Well, what we're doing is slowly laying hooks into you, which we will later rip out.

It was a little slow at first, but once the teenager's voice came out of the Cylon body, I was sucked right back in.


The hair stood up on the back of my neck when I saw that scene. It was like 'Oooooooh!'

You're aware how rabid sci-fi fans are – are you ready for the dissecting and possible obsession that only sci-fi fans can provide?

I guess. You never know, unless people go truly rabid. Hopefully no foam will be coming out of their mouths. If I see that, I may have to run.

'Caprica' is not your typical sci-fi, and that's what makes it stand out.

That's the thing – with sci-fi, it's a thinking-person's genre in and of itself. Geeks are not known for their stupidity. It's an adult drama that appeals to young people as well. I call it a multi-generational, multi-genre family saga, that's set in the sci-fi world. I also really like that who you do is up to you on 'Caprica'. We've gotten past that whole "You sleep with people of the same sex? Ew" kind of mentality. You love who you love and you make a commitment.

Not to mention the wild sex orgies/raves in virtual reality, too.

It's virtual!



How does Joseph evolve as the series progresses?
The challenge for me is to assume what the arc is going to be. We don't know if we're going to be one season, or ten seasons, or five. How do you plan? My concept is to show the beginnings of the arc, and just when you think he's about to land, there's more stuff that happens that you can't imagine. How can more drama befall this family? But it does, and it has devastating effects. As I've told every interviewer thus far, the scripts from some episodes, particularly the finale, left me sobbing.

Oh no. Why do you guys do this to us?


I had to go to sleep. [Laughs] But seriously, what does it mean to be human? It reminds me of one of my favourite lines in the pilot: "Find those things in life that make you cry." It's a show that's not only entertaining in the way that it moves, but it moves you to think about things, both consciously and subconsciously. That's really what sci-fi is all about.
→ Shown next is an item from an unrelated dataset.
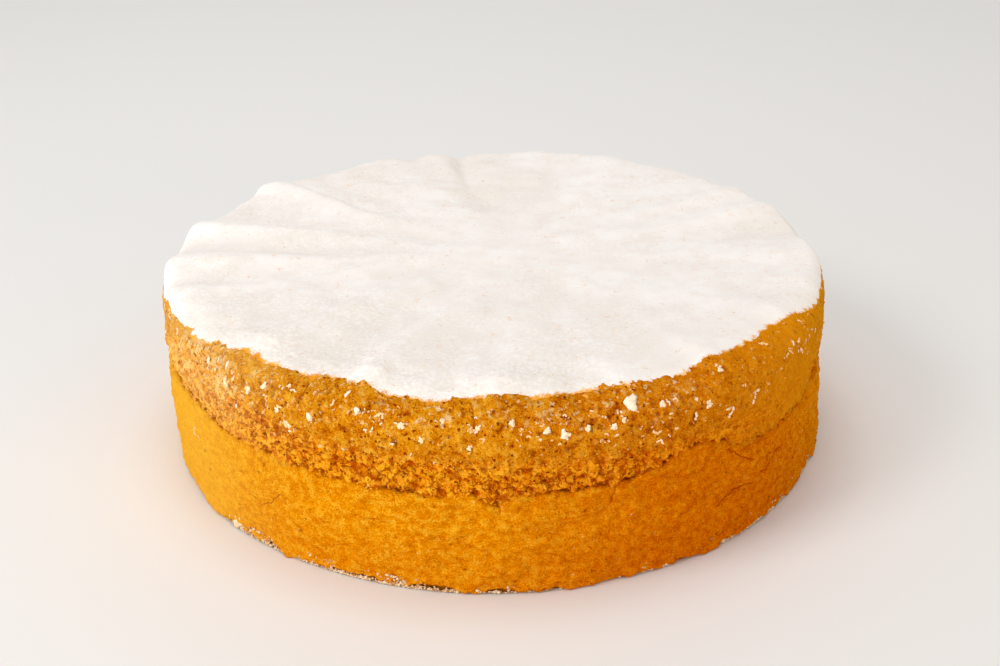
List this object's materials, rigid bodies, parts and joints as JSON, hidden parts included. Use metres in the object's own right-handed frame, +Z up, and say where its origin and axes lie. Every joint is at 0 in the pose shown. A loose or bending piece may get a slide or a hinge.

Daniel Graystone vs. Joseph Adama. How does this relationship morph in the next little while?


You would think that it's going to be tete-a-tete the whole way through, but they may have to put down their differences at some point. But they may continue being adversaries. Who's to say? This is why we watch. [Laughs]

I must say, you certainly look like an Adama.

Sometimes I feel like one, too! There's a great episode in this first season called 'Adamarama' that goes into the past of [Joseph's brother] Sam and I. It's so amazing. The kids that play our characters when they're young are just fantastic.

How has it been working with this cast, crew, and direction?


It has been a blessing. Probably half of the crew is from 'BSG', they still wear their 'Battlestar' jackets. They're a major part of this show's functioning. I feel like we've forged a family. Eric Stoltz sets such a tone on the set. Paula Malcolmson, whom I call 'White Heat' and 'White Fire', is probably the most passionate person I've ever met.

Any last words for 'Caprica' non-watchers?

All I would say to people who doubt 'Caprica' is: Everything good starts slow.

'Caprica' airs on Space Network on Fridays at 10 pm ET, and on SyFy on Fridays at 9 pm ET.